Repeat each line exactly as it is written.

---+---

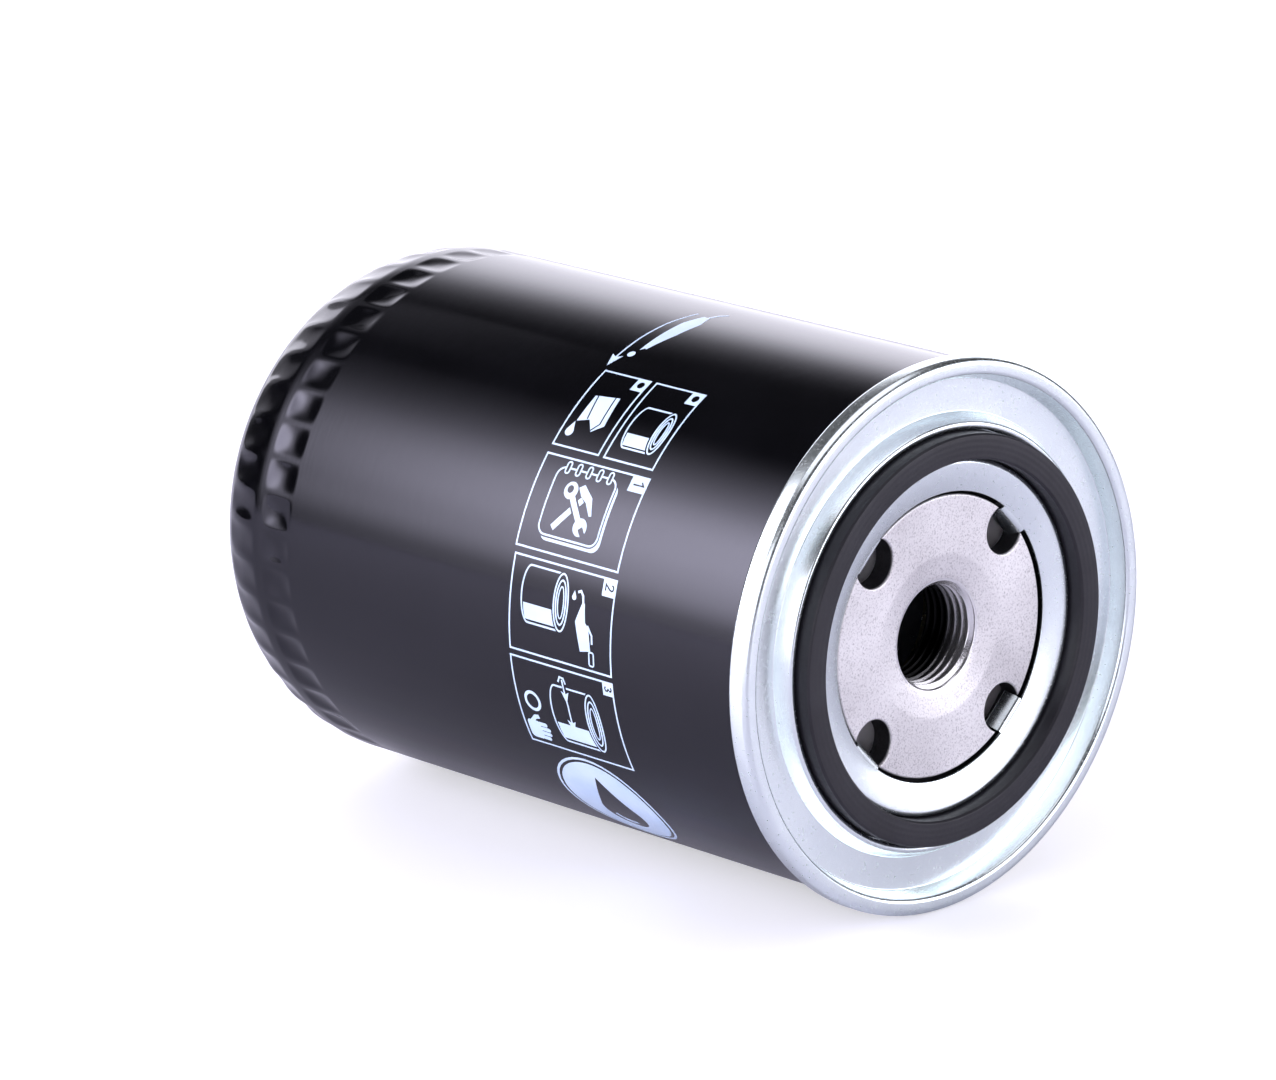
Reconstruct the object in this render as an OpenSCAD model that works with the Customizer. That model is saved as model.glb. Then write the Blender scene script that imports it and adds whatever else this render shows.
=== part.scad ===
// Spin-on oil filter, lying on its side.
// The thread's axis is +X, out of the threaded end. +Z is up. The origin is on the axis, where the thread starts.
// Each sub-part is drawn about the Z axis first, with Z along the thread's axis, and lay() turns it onto its side.

/* [Can] */
// Outer radius of the can
can_r = 46.5; // [46:0.1:47]
// Length from the thread's mouth to the closed end
can_len = 141.4; // [130:0.1:150]
// Sheet thickness of the can
can_t = 0.6; // [0.5:0.05:0.6]
// Outer bend radius between the can's side and its closed end
shoulder_r = 20.6; // [18:0.1:22]

/* [Grip dimples] */
// Number of dimples in each of the two rows
dimple_count = 45; // [30:1:45]
// Depth of a dimple
dimple_depth = 0.8; // [0.5:0.1:0.9]
// Radius of the bar that presses a dimple
dimple_bar_r = 3.2; // [2.8:0.1:3.3]
// Length of a dimple in the row on the can's side
side_dimple_len = 6.9; // [5:0.1:7]
// Length of a dimple in the row on the shoulder
shoulder_dimple_len = 9; // [6:0.1:9.4]
// Turn of both rows about the axis, in degrees
dimple_phase = 5; // [0:0.5:8]

/* [Lid] */
// Sheet thickness of the lid
lid_t = 0.7; // [0.6:0.05:0.7]
// Outer radius of the rolled seam
seam_r = 48; // [48:0.1:48.5]
// Height of the seam's crest above the thread's mouth
seam_crest = 3.1; // [2.9:0.1:3.4]
// Inner radius of the lid's inner lip
lip_inner_r = 25.1; // [24.8:0.1:25.5]

/* [Gasket] */
// Outer radius of the gasket
gasket_outer_r = 35.5; // [35.2:0.1:35.5]
// Inner radius of the gasket
gasket_inner_r = 31; // [31:0.1:31.4]
// Height of the gasket's face above the thread's mouth
gasket_face = 5.2; // [4.5:0.1:6]

/* [Base plate] */
// Thickness of the base plate
plate_t = 4; // [3.5:0.1:4]
// Outer radius of the base plate
plate_r = 41.5; // [40:0.5:42.5]
// Radius of the raised centre disc
disc_r = 24.4; // [24:0.1:24.4]
// Radius of an inlet hole
inlet_r = 4.3; // [3.5:0.1:4.4]
// Radius of the circle that the inlet holes' centres lie on
inlet_pitch_r = 22.2; // [21:0.1:22.4]

/* [Thread] */
// Pitch of the 3/4-16 UNF thread
thread_pitch = 1.5875; // [1.5:0.0125:1.6]
// Major radius of the thread
thread_major_r = 9.525; // [9.4:0.025:9.6]
// Number of thread grooves
thread_turns = 6; // [5:1:8]

/* [Filter element] */
// Outer radius of the element's end caps
element_r = 41; // [39:0.5:42]
// Number of pleats in the paper
pleat_count = 60; // [40:1:60]
// Thickness of the paper
paper_t = 0.7; // [0.5:0.05:0.7]
// Number of rows of holes in the centre tube
tube_hole_rows = 10; // [6:1:11]
// Number of holes in a row of the centre tube
tube_holes = 8; // [4:2:10]

/* [Springs and bypass valve] */
// Wire diameter of the element's spring
element_wire = 2.2; // [1.8:0.1:2.4]
// Number of turns of the element's spring
element_turns = 4.5; // [3.5:0.5:5]
// Wire diameter of the bypass valve's spring
bypass_wire = 0.9; // [0.7:0.1:1]
// Number of turns of the bypass valve's spring
bypass_turns = 4; // [3:0.5:4.5]

/* [Hidden] */
$fn = 96;
cut = 1;            // how far a cutting shape runs past what it cuts
bend_step = 15;     // degrees of a bend between two corners of an outline
gap = 0.3;          // clearance between bodies that move apart

// Can and seam
flange_front = 2;                          // front of the can's turned-out flange
flange_r = seam_r - 0.8;                   // its outer radius
seam_foot = -1;                            // rear edge of the seam
dome_inside = -can_len + can_t;
side_dimple_front = -can_len + 28.7;       // front end of the row on the side
shoulder_dimple_angle = 16.5;              // middle of the shoulder row, below the shoulder's start

// Lid: heights are above the thread's mouth
hook_r = can_r + 0.1;                      // inner end of the hook behind the can's flange
seam_inner_r = can_r - can_t - 0.55;       // the seam's inner wall at its crest
floor_front = -0.3;                        // the trough's floor and the gasket channel's floor
floor_mid = floor_front - lid_t / 2;
ridge_front = 2.6;                         // crest of the ridge between trough and gasket channel
ridge_wall_r = gasket_outer_r + 0.2;       // the gasket channel's outer wall
ridge_r = ridge_wall_r + 1;                // outer side of the ridge at its crest
trough_outer_r = seam_inner_r - 1.1;
trough_inner_r = ridge_wall_r + 2.4;
lip_wall_r = gasket_inner_r - 0.1;         // the gasket channel's inner wall
lip_front = 2.6;
lip_edge_front = 1.6;
lip_mid_r = lip_wall_r - lid_t / 2;        // middle of the lip's upright part
lip_slope = (lip_front - lip_edge_front) / (lip_mid_r - lip_inner_r);
seam_bend = 1;
hook_bend = 0.4;
form_bend = 0.6;
fold_bend = 0.37;                          // the tightest fold, at the ridge's crest
gasket_chamfer = 0.35;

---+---

Solved problem:
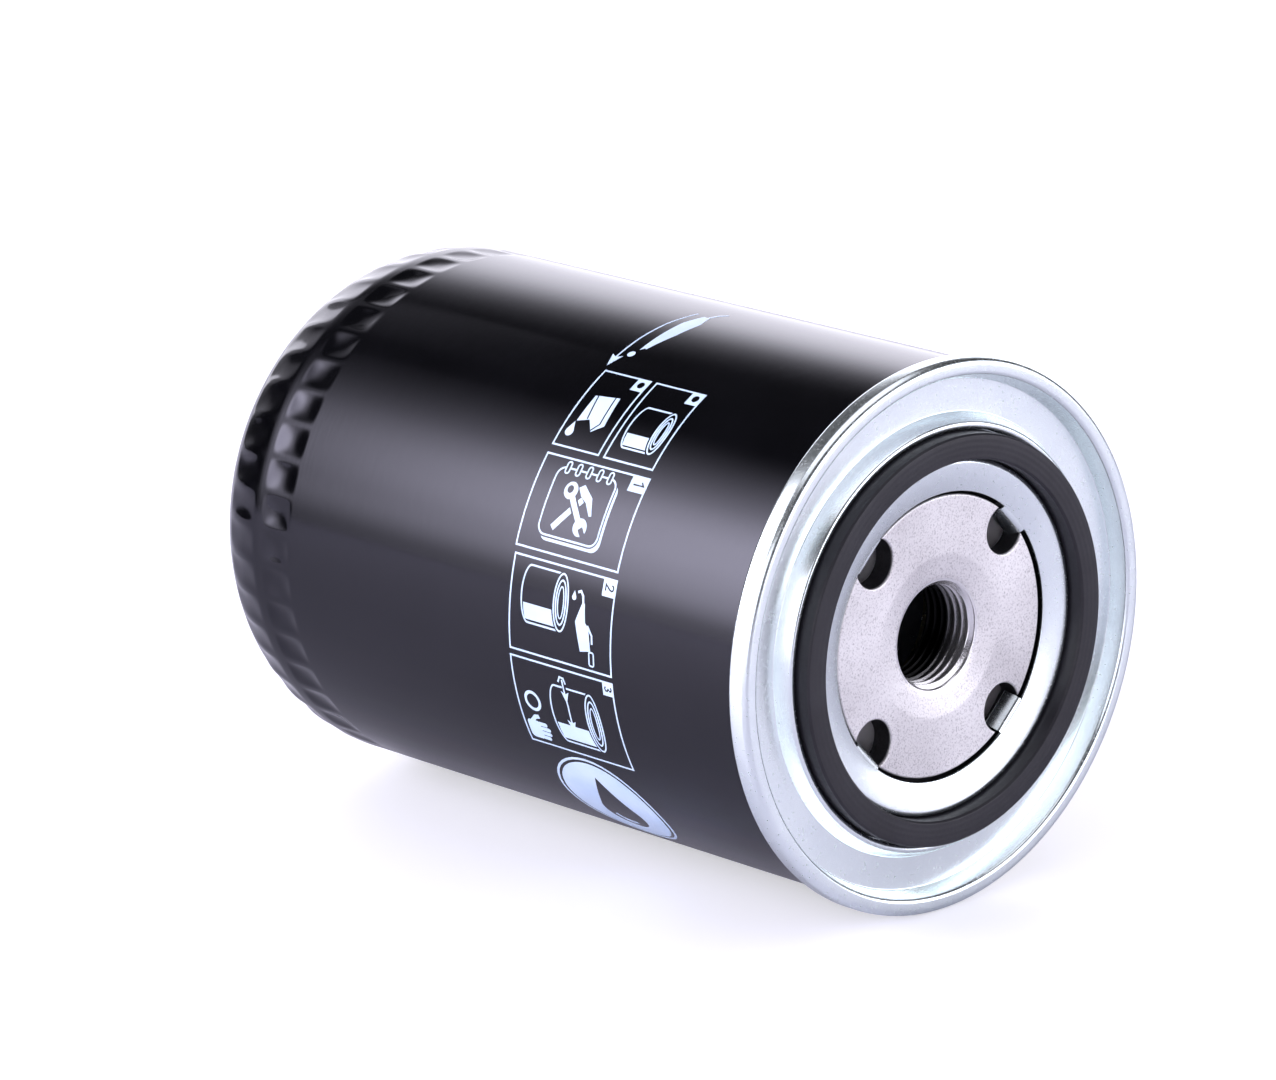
Reconstruct the object in this render as an OpenSCAD model that works with the Customizer. That model is saved as model.glb. Then write the Blender scene script that imports it and adds whatever else this render shows.
=== part.scad ===
// Spin-on oil filter, lying on its side.
// The thread's axis is +X, out of the threaded end. +Z is up. The origin is on the axis, where the thread starts.
// Each sub-part is drawn about the Z axis first, with Z along the thread's axis, and lay() turns it onto its side.

/* [Can] */
// Outer radius of the can
can_r = 46.5; // [46:0.1:47]
// Length from the thread's mouth to the closed end
can_len = 141.4; // [130:0.1:150]
// Sheet thickness of the can
can_t = 0.6; // [0.5:0.05:0.6]
// Outer bend radius between the can's side and its closed end
shoulder_r = 20.6; // [18:0.1:22]

/* [Grip dimples] */
// Number of dimples in each of the two rows
dimple_count = 45; // [30:1:45]
// Depth of a dimple
dimple_depth = 0.8; // [0.5:0.1:0.9]
// Radius of the bar that presses a dimple
dimple_bar_r = 3.2; // [2.8:0.1:3.3]
// Length of a dimple in the row on the can's side
side_dimple_len = 6.9; // [5:0.1:7]
// Length of a dimple in the row on the shoulder
shoulder_dimple_len = 9; // [6:0.1:9.4]
// Turn of both rows about the axis, in degrees
dimple_phase = 5; // [0:0.5:8]

/* [Lid] */
// Sheet thickness of the lid
lid_t = 0.7; // [0.6:0.05:0.7]
// Outer radius of the rolled seam
seam_r = 48; // [48:0.1:48.5]
// Height of the seam's crest above the thread's mouth
seam_crest = 3.1; // [2.9:0.1:3.4]
// Inner radius of the lid's inner lip
lip_inner_r = 25.1; // [24.8:0.1:25.5]

/* [Gasket] */
// Outer radius of the gasket
gasket_outer_r = 35.5; // [35.2:0.1:35.5]
// Inner radius of the gasket
gasket_inner_r = 31; // [31:0.1:31.4]
// Height of the gasket's face above the thread's mouth
gasket_face = 5.2; // [4.5:0.1:6]

/* [Base plate] */
// Thickness of the base plate
plate_t = 4; // [3.5:0.1:4]
// Outer radius of the base plate
plate_r = 41.5; // [40:0.5:42.5]
// Radius of the raised centre disc
disc_r = 24.4; // [24:0.1:24.4]
// Radius of an inlet hole
inlet_r = 4.3; // [3.5:0.1:4.4]
// Radius of the circle that the inlet holes' centres lie on
inlet_pitch_r = 22.2; // [21:0.1:22.4]

/* [Thread] */
// Pitch of the 3/4-16 UNF thread
thread_pitch = 1.5875; // [1.5:0.0125:1.6]
// Major radius of the thread
thread_major_r = 9.525; // [9.4:0.025:9.6]
// Number of thread grooves
thread_turns = 6; // [5:1:8]

/* [Filter element] */
// Outer radius of the element's end caps
element_r = 41; // [39:0.5:42]
// Number of pleats in the paper
pleat_count = 60; // [40:1:60]
// Thickness of the paper
paper_t = 0.7; // [0.5:0.05:0.7]
// Number of rows of holes in the centre tube
tube_hole_rows = 10; // [6:1:11]
// Number of holes in a row of the centre tube
tube_holes = 8; // [4:2:10]

/* [Springs and bypass valve] */
// Wire diameter of the element's spring
element_wire = 2.2; // [1.8:0.1:2.4]
// Number of turns of the element's spring
element_turns = 4.5; // [3.5:0.5:5]
// Wire diameter of the bypass valve's spring
bypass_wire = 0.9; // [0.7:0.1:1]
// Number of turns of the bypass valve's spring
bypass_turns = 4; // [3:0.5:4.5]

/* [Hidden] */
$fn = 96;
cut = 1;            // how far a cutting shape runs past what it cuts
bend_step = 15;     // degrees of a bend between two corners of an outline
gap = 0.3;          // clearance between bodies that move apart

// Can and seam
flange_front = 2;                          // front of the can's turned-out flange
flange_r = seam_r - 0.8;                   // its outer radius
seam_foot = -1;                            // rear edge of the seam
dome_inside = -can_len + can_t;
side_dimple_front = -can_len + 28.7;       // front end of the row on the side
shoulder_dimple_angle = 16.5;              // middle of the shoulder row, below the shoulder's start

// Lid: heights are above the thread's mouth
hook_r = can_r + 0.1;                      // inner end of the hook behind the can's flange
seam_inner_r = can_r - can_t - 0.55;       // the seam's inner wall at its crest
floor_front = -0.3;                        // the trough's floor and the gasket channel's floor
floor_mid = floor_front - lid_t / 2;
ridge_front = 2.6;                         // crest of the ridge between trough and gasket channel
ridge_wall_r = gasket_outer_r + 0.2;       // the gasket channel's outer wall
ridge_r = ridge_wall_r + 1;                // outer side of the ridge at its crest
trough_outer_r = seam_inner_r - 1.1;
trough_inner_r = ridge_wall_r + 2.4;
lip_wall_r = gasket_inner_r - 0.1;         // the gasket channel's inner wall
lip_front = 2.6;
lip_edge_front = 1.6;
lip_mid_r = lip_wall_r - lid_t / 2;        // middle of the lip's upright part
lip_slope = (lip_front - lip_edge_front) / (lip_mid_r - lip_inner_r);
seam_bend = 1;
hook_bend = 0.4;
form_bend = 0.6;
fold_bend = 0.37;                          // the tightest fold, at the ridge's crest
gasket_chamfer = 0.35;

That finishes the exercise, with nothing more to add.